** start ROWS **
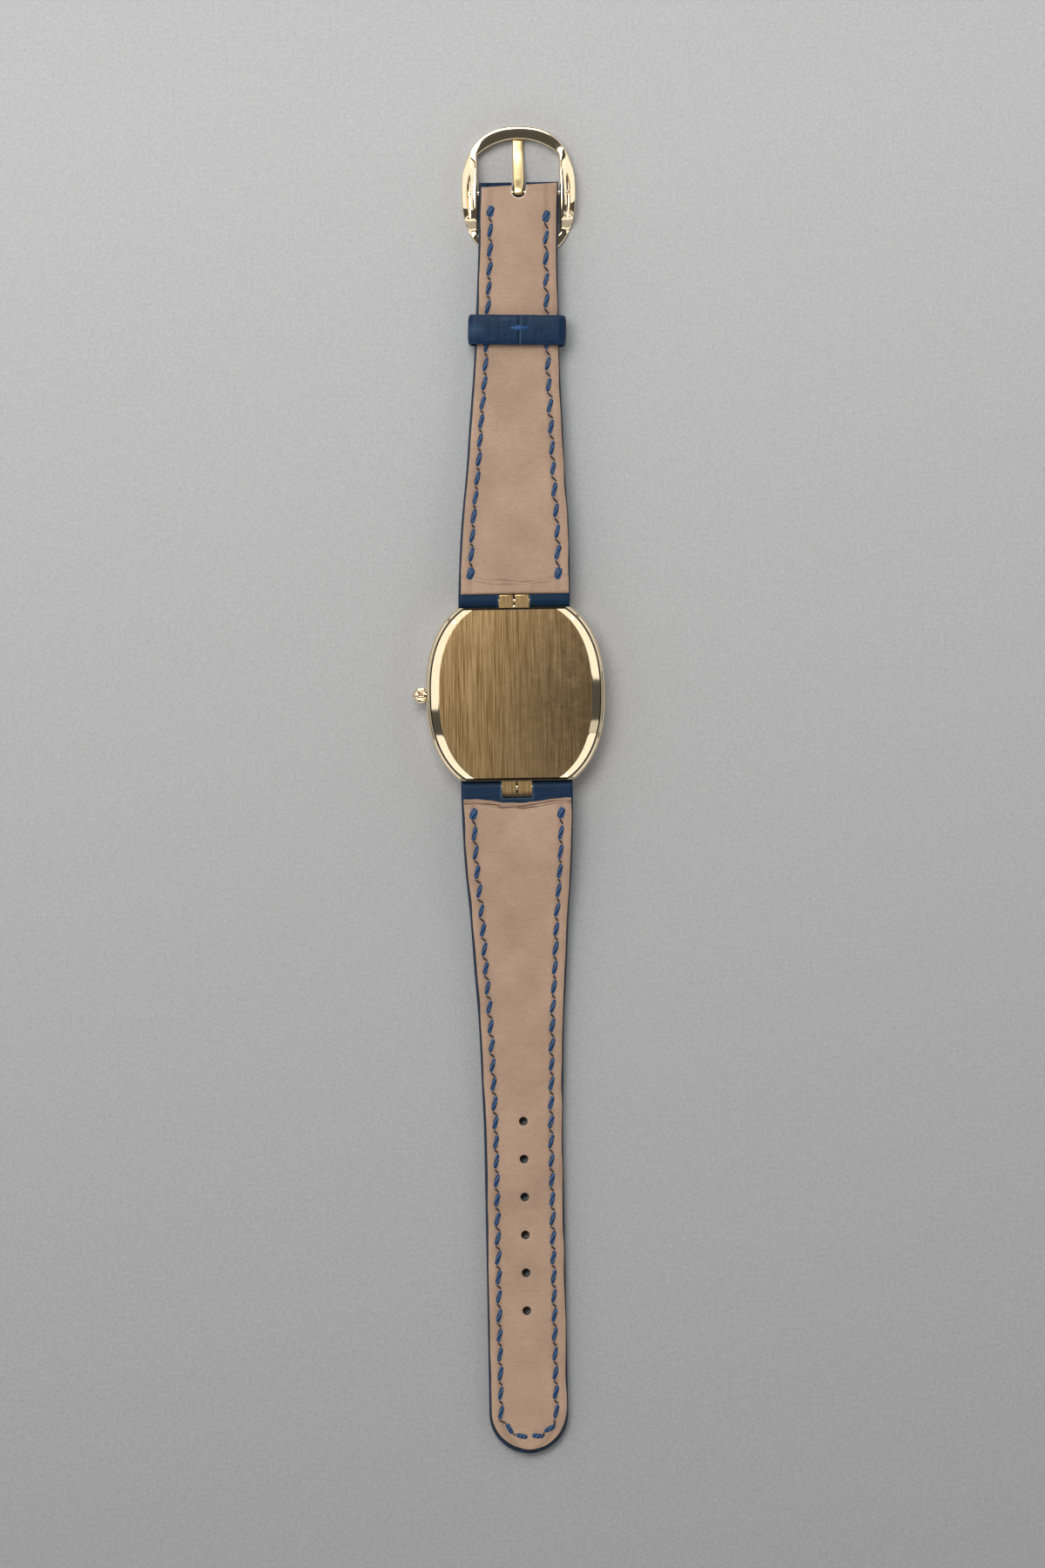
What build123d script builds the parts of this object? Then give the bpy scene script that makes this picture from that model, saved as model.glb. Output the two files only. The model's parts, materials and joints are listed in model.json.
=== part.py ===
from build123d import *
import os
from math import acos, asin, atan2, copysign, cos, degrees, hypot, pi, radians, sin, sqrt, tan, tau

# Oval dress watch on a leather strap, lying face down with its case back up.
# X runs to the right and Y towards the buckle end, both seen from the back. Z points up.
# The origin is the middle of the crystal's flat outer face, which rests on Z 0.

# Fits
running_fit = 0.03
face_gap = 0.04
case_fit = 0.05
leather_gap = 0.15
overrun = 1.0

# Case outline and its stack of heights from the crystal up
case_half_width = 15.55
case_half_length = 17.8
oval_power = 2.4
oval_points = 32
crystal_thickness = 0.75
crystal_bevel = 0.1
bezel_setback = 0.1
hand_gap = 0.1
hand_thickness = 0.08
hand_spacing = 0.06
marker_gap = 0.08
marker_height = 0.15
dial_thickness = 0.3
motion_space = 0.85
plate_thickness = 0.6
train_space = 0.95
bridge_thickness = 0.5
head_room = 0.4
back_thickness = 1.0
seam_lift = 0.1

minute_hand_low = crystal_thickness + hand_gap
hour_hand_low = minute_hand_low + hand_thickness + hand_spacing
marker_low = hour_hand_low + hand_thickness + marker_gap
dial_face = marker_low + marker_height
dial_back = dial_face + dial_thickness
plate_low = dial_back + motion_space
plate_top = plate_low + plate_thickness
bridge_low = plate_top + train_space
bridge_top = bridge_low + bridge_thickness
back_inside = bridge_top + head_room
seam_height = back_inside + seam_lift
back_outside = back_inside + back_thickness

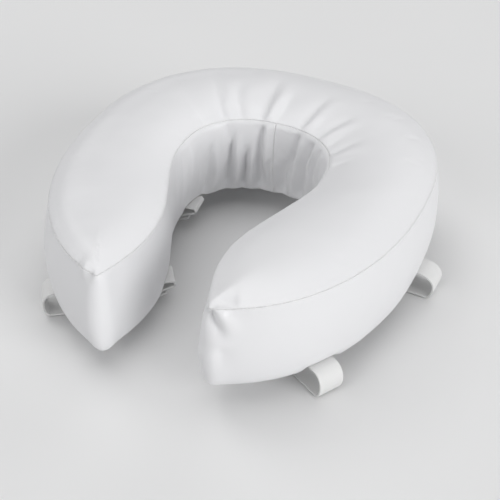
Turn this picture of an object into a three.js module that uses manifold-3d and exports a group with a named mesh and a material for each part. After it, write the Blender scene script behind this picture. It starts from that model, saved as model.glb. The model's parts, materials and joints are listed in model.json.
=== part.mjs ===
// A padded raised toilet seat: a horseshoe cushion of foam in a sewn vinyl cover, which hook-and-loop straps
// hold on to the ring of an ordinary toilet seat.
//
// Millimetres, +Z up. The cushion's flat underside is the plane z = 0, which rests on the seat ring. The origin
// is in that face, on the plane of symmetry, at the middle of the cushion's back. The opening faces -Y.
// Each strap is sewn into the lower seam at both sides of the cushion's arm. Its long end comes out of the outer
// seam, goes over the ring's rim and under the ring, and closes on a short tab from the inner seam.

import * as THREE from "three";
import { mergeVertices } from "three/addons/utils/BufferGeometryUtils.js";
import Module from "manifold-3d";

const wasm = await Module();
wasm.setup();

// ---- Driving dimensions: the cushion ----
const HALF_WIDTH = 172.5; // outer seam to the plane of symmetry
const BACK_BAND = 106; // front to back of the cushion behind the hole
const BACK_DEPTH = 172.5; // widest line of the outer seam to its back
const FRONT_DEPTH = 229; // widest line of the outer seam to where its front would close
const HOLE_HALF = 73; // half width of the hole
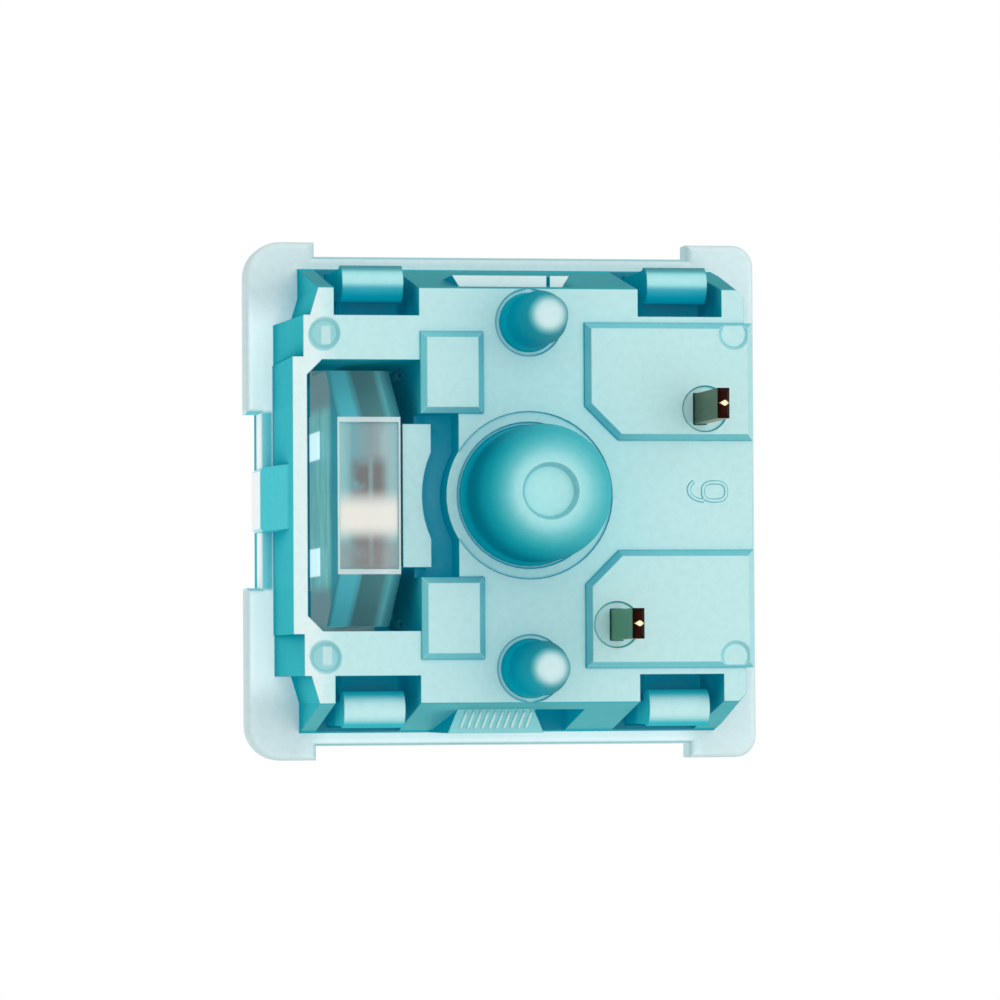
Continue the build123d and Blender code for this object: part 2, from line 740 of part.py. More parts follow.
** end ROWS **
WRITTEN INSTRUCTION: Repeat the records above exactly.

EXERCISE SOLUTION:
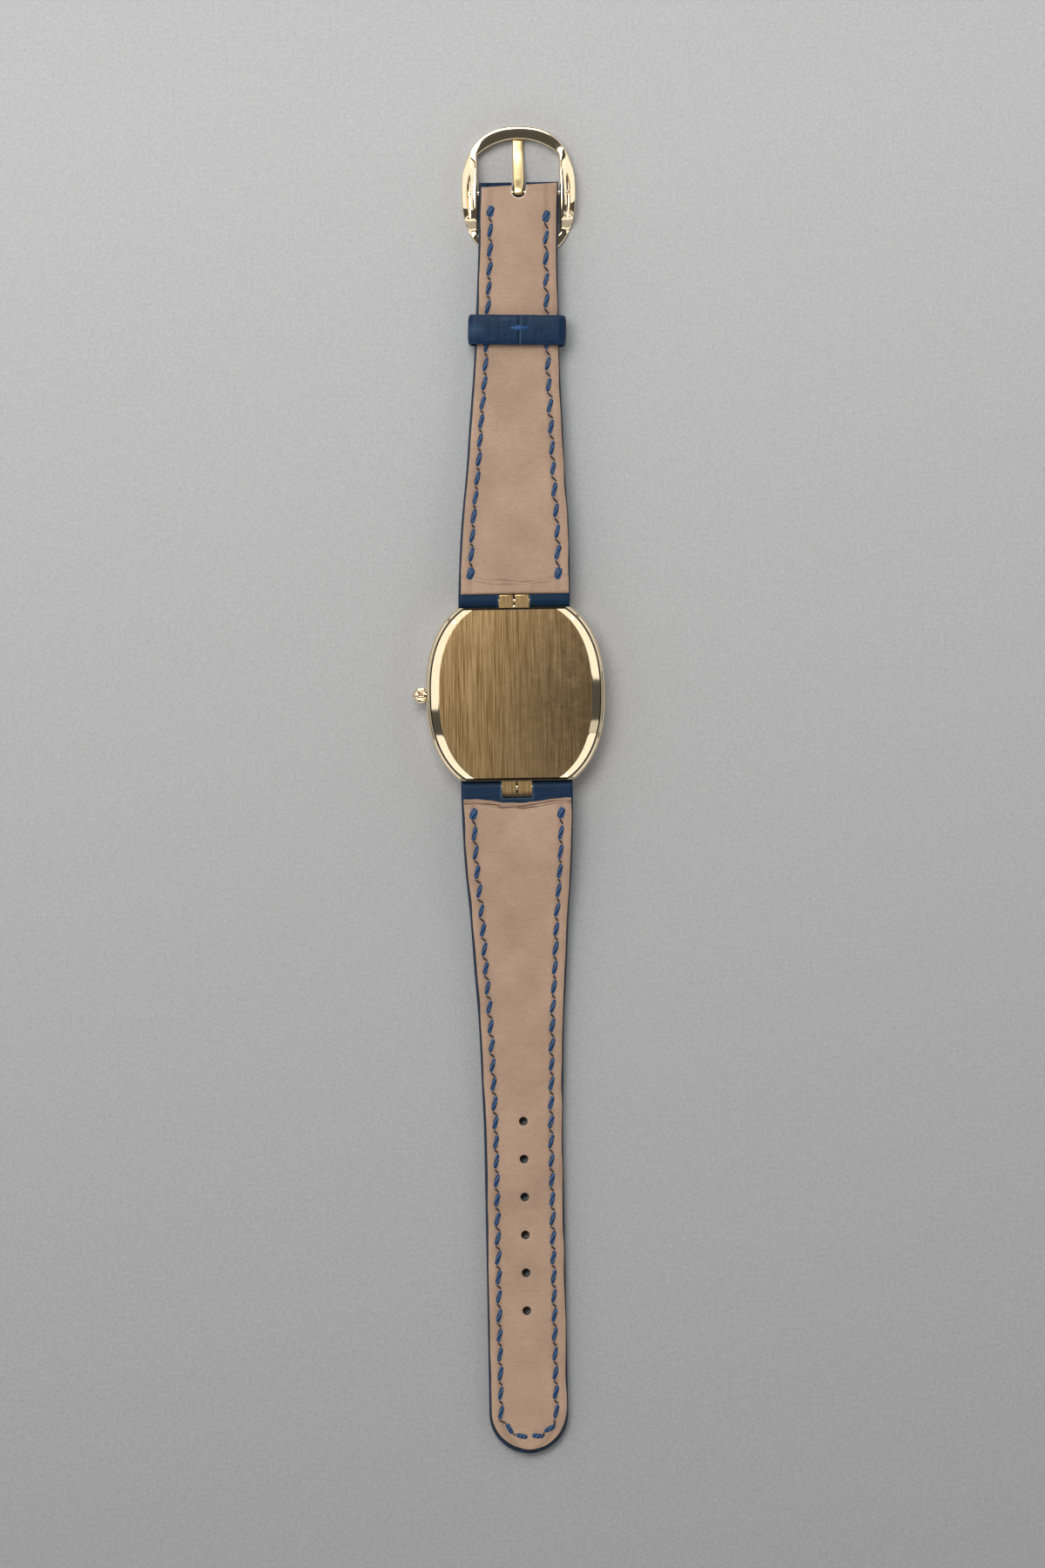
What build123d script builds the parts of this object? Then give the bpy scene script that makes this picture from that model, saved as model.glb. Output the two files only. The model's parts, materials and joints are listed in model.json.
=== part.py ===
from build123d import *
import os
from math import acos, asin, atan2, copysign, cos, degrees, hypot, pi, radians, sin, sqrt, tan, tau

# Oval dress watch on a leather strap, lying face down with its case back up.
# X runs to the right and Y towards the buckle end, both seen from the back. Z points up.
# The origin is the middle of the crystal's flat outer face, which rests on Z 0.

# Fits
running_fit = 0.03
face_gap = 0.04
case_fit = 0.05
leather_gap = 0.15
overrun = 1.0

# Case outline and its stack of heights from the crystal up
case_half_width = 15.55
case_half_length = 17.8
oval_power = 2.4
oval_points = 32
crystal_thickness = 0.75
crystal_bevel = 0.1
bezel_setback = 0.1
hand_gap = 0.1
hand_thickness = 0.08
hand_spacing = 0.06
marker_gap = 0.08
marker_height = 0.15
dial_thickness = 0.3
motion_space = 0.85
plate_thickness = 0.6
train_space = 0.95
bridge_thickness = 0.5
head_room = 0.4
back_thickness = 1.0
seam_lift = 0.1

minute_hand_low = crystal_thickness + hand_gap
hour_hand_low = minute_hand_low + hand_thickness + hand_spacing
marker_low = hour_hand_low + hand_thickness + marker_gap
dial_face = marker_low + marker_height
dial_back = dial_face + dial_thickness
plate_low = dial_back + motion_space
plate_top = plate_low + plate_thickness
bridge_low = plate_top + train_space
bridge_top = bridge_low + bridge_thickness
back_inside = bridge_top + head_room
seam_height = back_inside + seam_lift
back_outside = back_inside + back_thickness

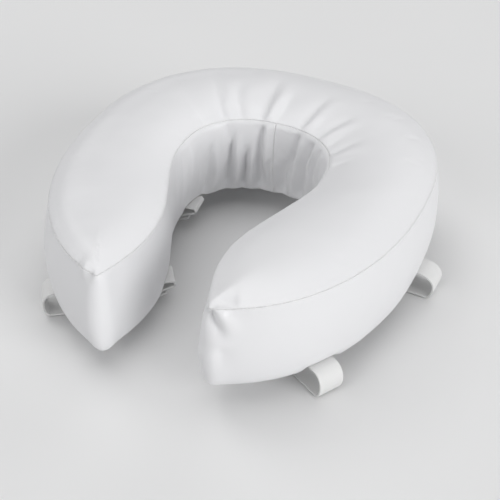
Turn this picture of an object into a three.js module that uses manifold-3d and exports a group with a named mesh and a material for each part. After it, write the Blender scene script behind this picture. It starts from that model, saved as model.glb. The model's parts, materials and joints are listed in model.json.
=== part.mjs ===
// A padded raised toilet seat: a horseshoe cushion of foam in a sewn vinyl cover, which hook-and-loop straps
// hold on to the ring of an ordinary toilet seat.
//
// Millimetres, +Z up. The cushion's flat underside is the plane z = 0, which rests on the seat ring. The origin
// is in that face, on the plane of symmetry, at the middle of the cushion's back. The opening faces -Y.
// Each strap is sewn into the lower seam at both sides of the cushion's arm. Its long end comes out of the outer
// seam, goes over the ring's rim and under the ring, and closes on a short tab from the inner seam.

import * as THREE from "three";
import { mergeVertices } from "three/addons/utils/BufferGeometryUtils.js";
import Module from "manifold-3d";

const wasm = await Module();
wasm.setup();

// ---- Driving dimensions: the cushion ----
const HALF_WIDTH = 172.5; // outer seam to the plane of symmetry
const BACK_BAND = 106; // front to back of the cushion behind the hole
const BACK_DEPTH = 172.5; // widest line of the outer seam to its back
const FRONT_DEPTH = 229; // widest line of the outer seam to where its front would close
const HOLE_HALF = 73; // half width of the hole
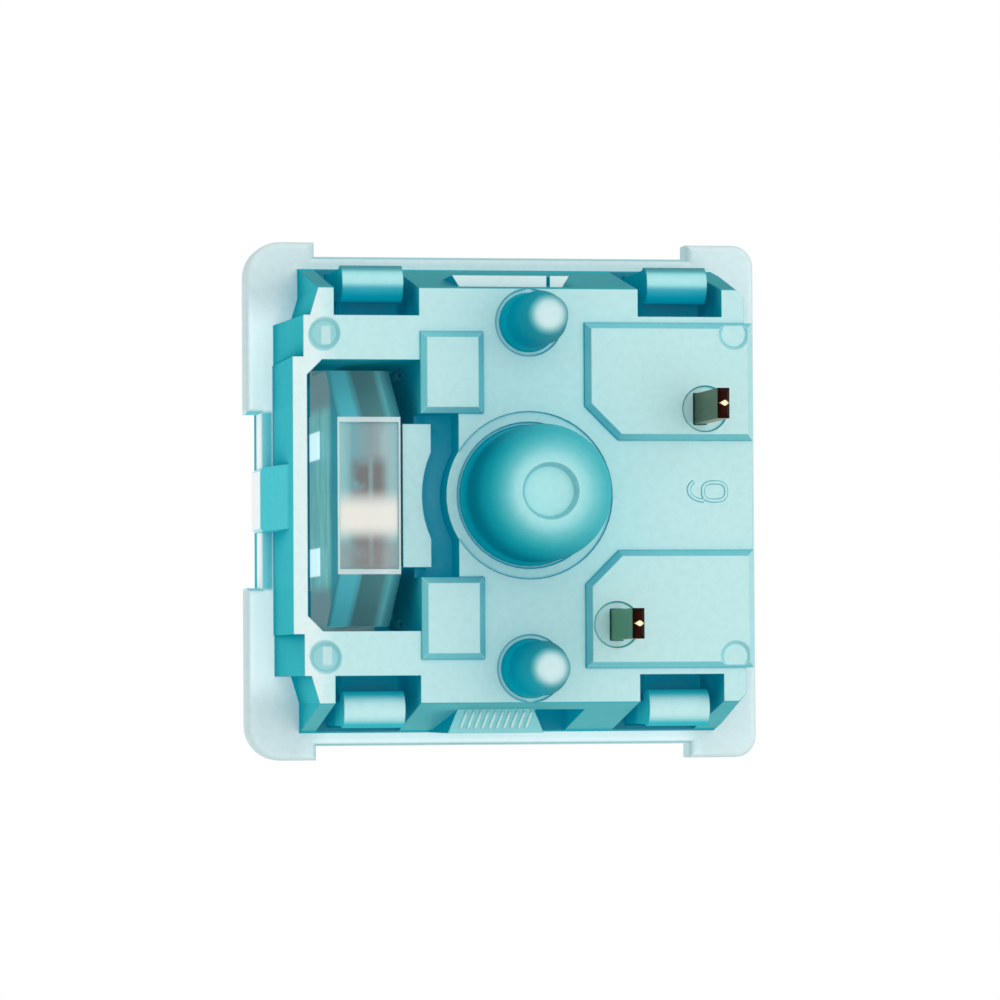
Continue the build123d and Blender code for this object: part 2, from line 740 of part.py. More parts follow.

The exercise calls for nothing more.